To be honest, introducing new throw-on-invalid value behaviour to existing
function that didn't throw before looks rather like a bad design for me.
Personally I wouldn't abandon accept-anything behaviour of Number, but
rather add method Number.from that will throw on all values that shouldn't
be coerced to number.
On 15 Oct 2016 1:23 a.m., "Allen Wirfs-Brock" <al...@wirfs-brock.com> wrote:
> > On Oct 14, 2016, at 11:02 AM, Claude Pache <claude.pa...@gmail.com>
> >> Le 11 oct. 2016 à 11:07, medikoo <medikoo+mozilla....@medikoo.com> a
> écrit :
> >> I was searching the archived but wasn't able to find the answer.

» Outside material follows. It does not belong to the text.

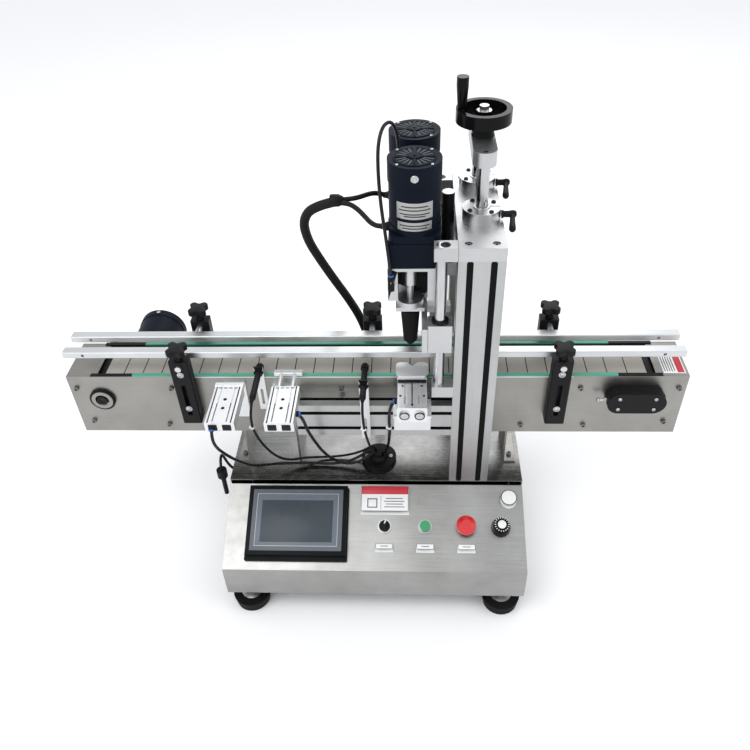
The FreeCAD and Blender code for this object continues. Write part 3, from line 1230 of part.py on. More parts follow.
def station_brackets():
    """The shelf brackets of the cylinders, the sensor stands and the two sensors."""
    front, profile_front = d.conveyor_front, d.conveyor_front - d.profile_deep
    stop_shelf = d.stop_top - d.stop_high
    pieces = [shelf_bracket(x, d.shelf_wide, front, front - d.shelf_long, d.shelf_bottom, stop_shelf)
              for x in (d.left_stop, d.right_stop - d.stop_shelf_in)]
    pieces.append(shelf_bracket(d.clamp_x, d.clamp_plate_wide, profile_front, profile_front - d.clamp_shelf,
                                d.clamp_plate_bottom, d.stop_top - d.clamp_high))
    pieces.append(sensor_stand(d.left_sensor, front, d.left_stand_bottom))
    pieces.append(sensor_stand(d.right_sensor, profile_front, d.right_stand_bottom))
    pieces.append(sensor(d.left_sensor, front))
    pieces.append(sensor(d.right_sensor, profile_front))
    return keep("station_brackets", group(*pieces))


def machine_screws():
    """The socket screws of the conveyor plates, the portal and the rail brackets."""
    pieces = []
    for x, z in plate_screws():
        for y, way in ((d.conveyor_front, "y"), (CONVEYOR_REAR, "-y")):
            pieces.append(screw(station(x, y, z), way, d.plate_screw))
    for x, z in end_screws():
        pieces.append(screw(station(x, d.conveyor_front, z), "y", d.plate))
    for x, y in portal_screws():
        long = d.top_thick - d.sink_deep
        pieces.append(screw(station(x, y, TOP_PLATE_Z + long), "-z", long))
    for side in (-1, 1):
        at = station(side * (d.support_far + d.support_foot / 2),
                     CONVEYOR_MIDDLE - d.support_depth / 2 + d.foot_screw_in,
                     d.support_thick)
        pieces.append(screw(at, "-z", d.support_thick))
    return keep("machine_screws", group(*pieces))


# ---------------------------------------------------------------- cords

def cord(name, diameter, points):
    """A tube along straight runs joined by tangent arcs."""
    route = [Vector(*point) for point in points]
    for end, inner in ((0, 1), (-1, -2)):
        route[end] += (route[inner] - route[end]).normalize() * CORD_GAP
    edges, start, radii = [], route[0], []
    for index in range(1, len(route) - 1):
        before, corner, after = route[index - 1:index + 2]
        back, ahead = before - corner, after - corner
        turn = math.pi - back.getAngle(ahead)
        reach = CORNER_SHARE * min(back.Length, ahead.Length)
        radii.append(reach / math.tan(turn / 2))
        first = corner + back.normalize() * reach
        last = corner + ahead.normalize() * reach
        inward = (back + ahead).normalize()
        middle = corner + inward * (radii[-1] / math.cos(turn / 2) - radii[-1])
        edges += [Part.LineSegment(start, first).toShape(), Part.Arc(first, middle, last).toShape()]
        start = last
    edges.append(Part.LineSegment(start, route[-1]).toShape())
    path = Part.Wire(edges)
    section = Part.Wire(Part.makeCircle(diameter / 2, route[0], route[1] - route[0]))
    solid = path.makePipeShell([section], True, False)
    piece = doc.addObject("Part::Feature", "Cord")
    piece.Shape = solid
    share = solid.Volume / (math.pi * diameter ** 2 / 4 * path.Length)
    print(f"{name}: length {path.Length:.0f} mm, volume/length {share:.4f},"
          f" least radius {min(radii):.0f} mm")
    return keep(name, piece)


# ---------------------------------------------------------------- the machine

def build():
    console()
    base_covers()
    leveling_feet()
    touch_screen()
    panel_fittings()
    controls()
    control_gear()
    cord_fittings()
    conveyor_frame()
    conveyor_supports()
    belt_chain()
    drum("idler_drum", d.shaft_x)
    drum("drive_drum", -d.shaft_x)
    wear_strips()
    conveyor_covers()
    conveyor_gearmotor()
    rail_brackets()
    guide_rail("front_rail", d.front_rail_y, FRONT_BRACKETS, -1)
    guide_rail("rear_rail", d.rear_rail_y, REAR_BRACKETS, 1)
    for number, x in enumerate(FRONT_BRACKETS, start=1):
        star_knob(f"front_star_knob_{number}", x, -1)
    for number, x in enumerate(REAR_BRACKETS, start=1):
        star_knob(f"rear_star_knob_{number}", x, 1)
    frame_profiles()
    top_plate()
    shaft_guides()
    for name, y in zip(("front_clamp_lever", "rear_clamp_lever"), flange_y()):
        clamp_lever(name, y)
    lift_bridge()
    lift_cylinder()
    handwheel()
    handwheel_grip()
    head_carriage()
    gripper_cylinder()
    spindle_motor("front_spindle_motor", d.front_motor_y)
    spindle_motor("rear_spindle_motor", d.rear_motor_y)
    front_frame()
    rear_frame()
    capping_roller("front_roller", d.front_spindle, d.tongue_z, d.gearbox_z - d.control_gap, True)
    capping_roller("rear_roller", d.rear_spindle, d.arm_z, d.arm_z + d.arm_high + 2, False)
    station_cylinders()
    stop_bar("left_stop_bar", d.left_stop, NOTHING)
    stop_bar("right_stop_bar", d.right_stop, d.stop_stroke)
    clamp_jaw()
    station_brackets()
    machine_screws()
    for name, (diameter, points) in CORDS.items():
        cord(name, diameter, points)


def check():
    failed = [piece.Name for piece in doc.Objects if {"Invalid", "Error"} & set(piece.State)]
    assert not failed, f"these objects failed: {failed}"
    for name, piece in nodes.items():
        assert not piece.Shape.isNull() and piece.Shape.isValid(), f"{name} is not a valid shape"
        assert piece.Shape.Solids, f"{name} has no solid"


def write_parts():
    os.makedirs("parts", exist_ok=True)
    for name, piece in nodes.items():
        piece.Shape.exportStep(os.path.join("parts", f"{name}.step"))


build()
doc.recompute()
check()
write_parts()
print(f"{len(nodes)} nodes written")
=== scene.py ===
import math
import bpy
import bmesh
from mathutils import Matrix, Vector


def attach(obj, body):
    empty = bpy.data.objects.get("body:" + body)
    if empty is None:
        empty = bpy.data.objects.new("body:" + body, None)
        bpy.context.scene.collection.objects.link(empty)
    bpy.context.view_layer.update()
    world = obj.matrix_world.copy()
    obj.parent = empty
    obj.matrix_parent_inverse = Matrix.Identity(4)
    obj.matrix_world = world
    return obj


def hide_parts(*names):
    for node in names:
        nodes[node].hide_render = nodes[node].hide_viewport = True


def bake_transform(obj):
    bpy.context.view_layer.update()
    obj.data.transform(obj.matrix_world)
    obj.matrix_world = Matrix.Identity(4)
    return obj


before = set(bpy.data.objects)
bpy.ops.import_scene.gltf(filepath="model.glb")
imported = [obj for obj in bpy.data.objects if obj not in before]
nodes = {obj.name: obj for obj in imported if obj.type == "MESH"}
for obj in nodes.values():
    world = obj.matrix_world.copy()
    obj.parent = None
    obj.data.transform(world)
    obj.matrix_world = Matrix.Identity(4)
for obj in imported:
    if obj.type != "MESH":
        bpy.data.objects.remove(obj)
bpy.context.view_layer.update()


# ---------------------------------------------------------------- shader groups

def node(tree, kind, **settings):
    made = tree.nodes.new(kind)
    for name, value in settings.items():
        setattr(made, name, value)
    return made


def group(name, inputs, outputs):
    """A shader group with its sockets; returns its tree, its input node and its output node."""
    tree = bpy.data.node_groups.new(name, "ShaderNodeTree")
    for label, kind, start in inputs:
        socket = tree.interface.new_socket(name=label, in_out="INPUT", socket_type="NodeSocket" + kind)
        if start is not None:
            socket.default_value = start
    for label, kind in outputs:
        tree.interface.new_socket(name=label, in_out="OUTPUT", socket_type="NodeSocket" + kind)
    return tree, node(tree, "NodeGroupInput"), node(tree, "NodeGroupOutput")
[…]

> >> What's the reasoning behind having Number(symbol) crash instead of
> >> NaN (as it's in case all other non-coercible values?). It feels not
> >> consistent.
> >> If someone can point me to some discussion that provided the reasoning
> >> be grateful
> > I believe that the reason of the inconsistency is more an accident of
> history in the development of ES6 than a well-reasoned design decision.
> Here is my understanding:
> No this was an intentional design decision. There is no obvious or
> natural Number value corresponding to symbol values. Rather than inventing
> some arbitrary conversion rule (for example producing NaN) TC39 choose to
> throw an exception for such conversions as they are a clear manifestation
> of some sort of program bug.
> Note that the coercion rules for the original JS primitive types were
> mechanism and hence all operations were required to produce some value.
> Throwing exceptions for unreasonable Symbol coercions is intentionally
> inconsistent with the handling of the original primitive coercions and is
> intended to set a new precedent that will be applied to any other new
> primitive types that might be added to ES in the future.